THE PROBLEM: In the material below, list every line carrying the string "from".

LISTED RECORDS:
** start **

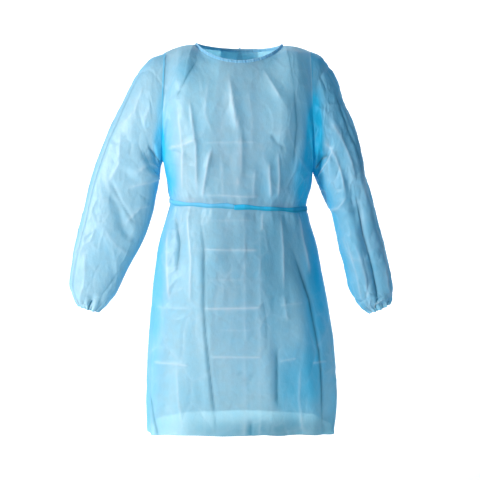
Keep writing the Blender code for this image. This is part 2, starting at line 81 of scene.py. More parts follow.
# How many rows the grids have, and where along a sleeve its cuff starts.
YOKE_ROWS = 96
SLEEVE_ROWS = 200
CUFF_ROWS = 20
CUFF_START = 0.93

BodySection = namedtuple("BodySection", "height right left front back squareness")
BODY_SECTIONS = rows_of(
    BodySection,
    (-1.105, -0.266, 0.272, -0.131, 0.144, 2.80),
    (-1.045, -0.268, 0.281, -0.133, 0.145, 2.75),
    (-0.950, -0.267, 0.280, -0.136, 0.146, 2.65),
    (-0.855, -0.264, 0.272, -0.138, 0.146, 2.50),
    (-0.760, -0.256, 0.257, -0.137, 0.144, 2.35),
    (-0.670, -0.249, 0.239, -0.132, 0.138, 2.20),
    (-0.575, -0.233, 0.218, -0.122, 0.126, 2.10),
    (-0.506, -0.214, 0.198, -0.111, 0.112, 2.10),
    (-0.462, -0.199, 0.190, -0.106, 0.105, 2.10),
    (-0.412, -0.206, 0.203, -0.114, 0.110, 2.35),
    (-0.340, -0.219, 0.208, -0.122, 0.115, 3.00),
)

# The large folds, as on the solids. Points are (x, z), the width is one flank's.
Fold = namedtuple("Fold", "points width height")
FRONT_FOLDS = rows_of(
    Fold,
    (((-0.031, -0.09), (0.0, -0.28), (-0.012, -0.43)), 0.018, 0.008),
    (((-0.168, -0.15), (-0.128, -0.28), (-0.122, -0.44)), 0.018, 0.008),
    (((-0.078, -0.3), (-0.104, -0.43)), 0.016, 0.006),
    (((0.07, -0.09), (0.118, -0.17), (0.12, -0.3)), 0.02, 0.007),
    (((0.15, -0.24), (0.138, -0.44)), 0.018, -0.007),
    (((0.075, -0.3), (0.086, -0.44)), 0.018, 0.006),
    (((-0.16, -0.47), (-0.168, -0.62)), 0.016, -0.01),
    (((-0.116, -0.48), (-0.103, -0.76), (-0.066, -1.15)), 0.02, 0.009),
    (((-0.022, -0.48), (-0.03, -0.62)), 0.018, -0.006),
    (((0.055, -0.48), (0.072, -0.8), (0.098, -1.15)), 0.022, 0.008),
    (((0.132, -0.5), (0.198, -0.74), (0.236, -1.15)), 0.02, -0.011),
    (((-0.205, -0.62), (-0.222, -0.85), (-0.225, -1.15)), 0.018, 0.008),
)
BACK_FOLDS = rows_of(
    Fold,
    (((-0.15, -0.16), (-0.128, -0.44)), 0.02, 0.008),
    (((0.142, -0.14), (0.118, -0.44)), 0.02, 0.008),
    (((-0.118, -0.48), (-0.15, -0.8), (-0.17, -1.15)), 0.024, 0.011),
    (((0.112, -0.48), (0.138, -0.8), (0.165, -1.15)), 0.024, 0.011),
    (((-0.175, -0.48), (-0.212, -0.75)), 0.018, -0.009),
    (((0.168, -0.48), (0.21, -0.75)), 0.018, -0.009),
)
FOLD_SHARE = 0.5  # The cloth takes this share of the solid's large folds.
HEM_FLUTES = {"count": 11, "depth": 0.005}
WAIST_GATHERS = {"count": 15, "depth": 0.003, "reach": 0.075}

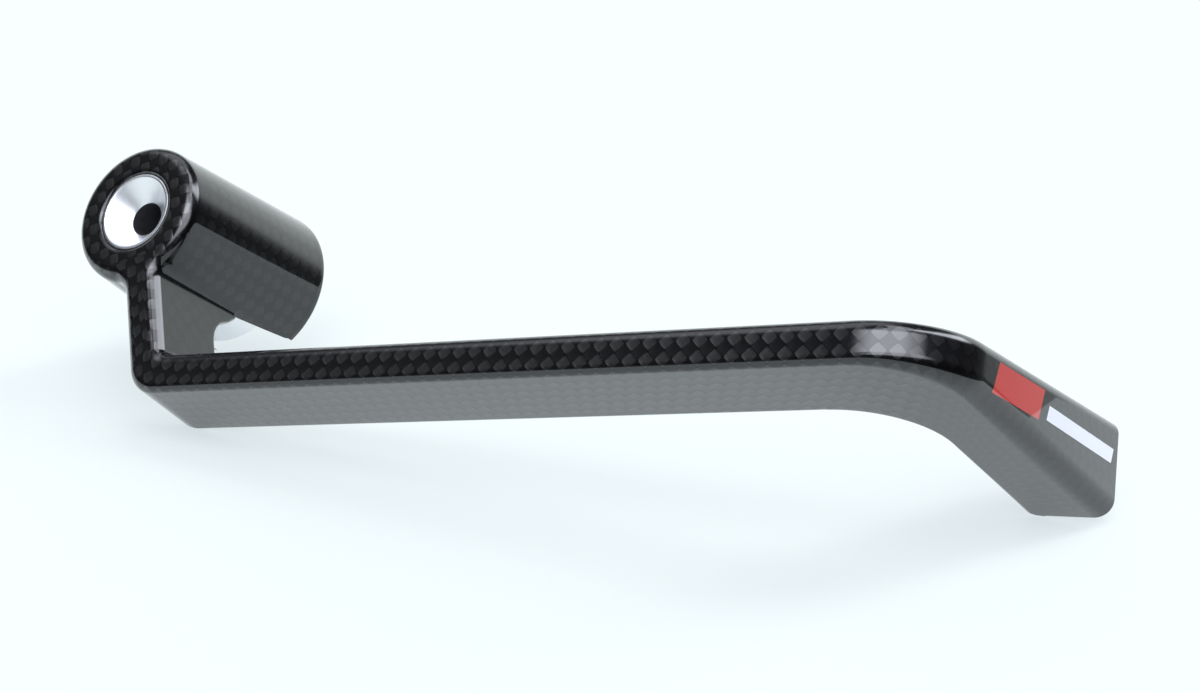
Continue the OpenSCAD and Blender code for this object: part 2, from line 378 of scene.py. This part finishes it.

** end **
** start **

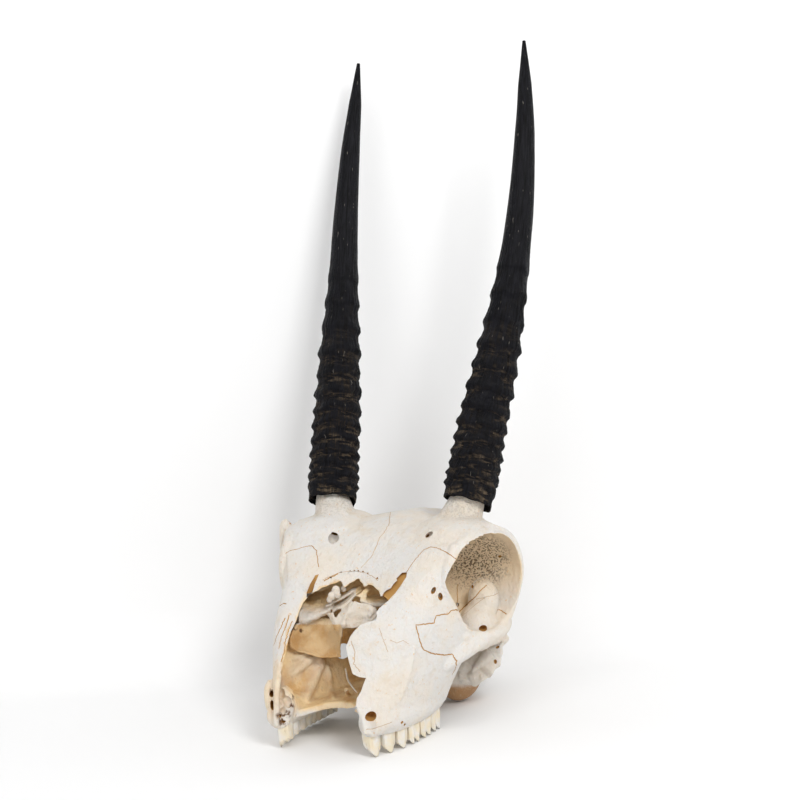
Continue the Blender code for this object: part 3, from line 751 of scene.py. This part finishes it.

** end **
** start **

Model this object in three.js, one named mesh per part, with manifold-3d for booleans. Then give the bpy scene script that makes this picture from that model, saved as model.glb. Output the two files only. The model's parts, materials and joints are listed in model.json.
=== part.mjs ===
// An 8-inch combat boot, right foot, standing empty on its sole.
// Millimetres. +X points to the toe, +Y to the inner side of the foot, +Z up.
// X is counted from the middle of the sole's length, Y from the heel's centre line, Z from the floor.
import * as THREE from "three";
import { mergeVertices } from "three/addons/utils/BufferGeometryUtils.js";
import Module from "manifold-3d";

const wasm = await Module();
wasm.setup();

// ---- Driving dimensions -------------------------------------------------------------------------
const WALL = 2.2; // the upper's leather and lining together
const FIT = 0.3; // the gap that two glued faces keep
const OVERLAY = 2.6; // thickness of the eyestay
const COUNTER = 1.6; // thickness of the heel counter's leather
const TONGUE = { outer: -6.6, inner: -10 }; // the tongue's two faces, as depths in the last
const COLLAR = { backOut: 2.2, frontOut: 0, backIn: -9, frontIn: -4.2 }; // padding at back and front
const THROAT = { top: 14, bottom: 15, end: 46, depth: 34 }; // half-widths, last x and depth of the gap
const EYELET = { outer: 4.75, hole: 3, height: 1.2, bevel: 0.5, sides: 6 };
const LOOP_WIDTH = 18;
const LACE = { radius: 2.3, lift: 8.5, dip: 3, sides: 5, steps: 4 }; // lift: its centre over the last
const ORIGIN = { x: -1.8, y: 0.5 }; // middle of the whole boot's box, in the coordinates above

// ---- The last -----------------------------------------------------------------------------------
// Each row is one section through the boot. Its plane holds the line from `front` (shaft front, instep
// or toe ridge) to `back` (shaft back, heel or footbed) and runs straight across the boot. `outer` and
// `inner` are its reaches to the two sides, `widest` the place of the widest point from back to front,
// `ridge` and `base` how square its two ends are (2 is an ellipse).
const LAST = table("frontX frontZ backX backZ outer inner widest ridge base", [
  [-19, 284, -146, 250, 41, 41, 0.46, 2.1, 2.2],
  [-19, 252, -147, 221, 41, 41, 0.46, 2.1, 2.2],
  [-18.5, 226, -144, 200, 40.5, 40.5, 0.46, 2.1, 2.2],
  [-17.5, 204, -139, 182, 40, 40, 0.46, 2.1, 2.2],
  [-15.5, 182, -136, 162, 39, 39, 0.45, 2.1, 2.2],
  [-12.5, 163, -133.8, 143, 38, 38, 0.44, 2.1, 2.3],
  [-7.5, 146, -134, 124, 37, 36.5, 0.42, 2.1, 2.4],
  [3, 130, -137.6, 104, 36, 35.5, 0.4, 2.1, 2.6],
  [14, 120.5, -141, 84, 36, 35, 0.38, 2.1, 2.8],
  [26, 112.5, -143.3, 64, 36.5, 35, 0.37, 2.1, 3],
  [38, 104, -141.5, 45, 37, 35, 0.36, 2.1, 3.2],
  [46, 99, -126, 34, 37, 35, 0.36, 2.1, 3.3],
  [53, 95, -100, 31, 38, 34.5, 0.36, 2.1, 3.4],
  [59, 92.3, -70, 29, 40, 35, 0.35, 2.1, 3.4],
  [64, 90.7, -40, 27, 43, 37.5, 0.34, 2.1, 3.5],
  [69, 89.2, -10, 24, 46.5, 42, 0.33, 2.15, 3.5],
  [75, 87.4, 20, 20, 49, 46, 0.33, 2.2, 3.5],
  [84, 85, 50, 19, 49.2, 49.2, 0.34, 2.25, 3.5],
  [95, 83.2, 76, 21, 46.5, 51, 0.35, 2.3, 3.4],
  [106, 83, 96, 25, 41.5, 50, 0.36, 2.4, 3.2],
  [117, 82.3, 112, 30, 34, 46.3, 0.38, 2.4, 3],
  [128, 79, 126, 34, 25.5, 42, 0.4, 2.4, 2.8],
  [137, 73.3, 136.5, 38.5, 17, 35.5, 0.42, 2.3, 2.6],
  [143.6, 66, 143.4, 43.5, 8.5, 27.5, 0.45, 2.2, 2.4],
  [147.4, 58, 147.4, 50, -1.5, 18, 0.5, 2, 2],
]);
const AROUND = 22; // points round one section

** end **

IN RESPONSE:
Continue the OpenSCAD and Blender code for this object: part 2, from line 378 of scene.py. This part finishes it.
Continue the Blender code for this object: part 3, from line 751 of scene.py. This part finishes it.
Model this object in three.js, one named mesh per part, with manifold-3d for booleans. Then give the bpy scene script that makes this picture from that model, saved as model.glb. Output the two files only. The model's parts, materials and joints are listed in model.json.
// X is counted from the middle of the sole's length, Y from the heel's centre line, Z from the floor.
import * as THREE from "three";
import { mergeVertices } from "three/addons/utils/BufferGeometryUtils.js";
import Module from "manifold-3d";
// Each row is one section through the boot. Its plane holds the line from `front` (shaft front, instep
// `inner` are its reaches to the two sides, `widest` the place of the widest point from back to front,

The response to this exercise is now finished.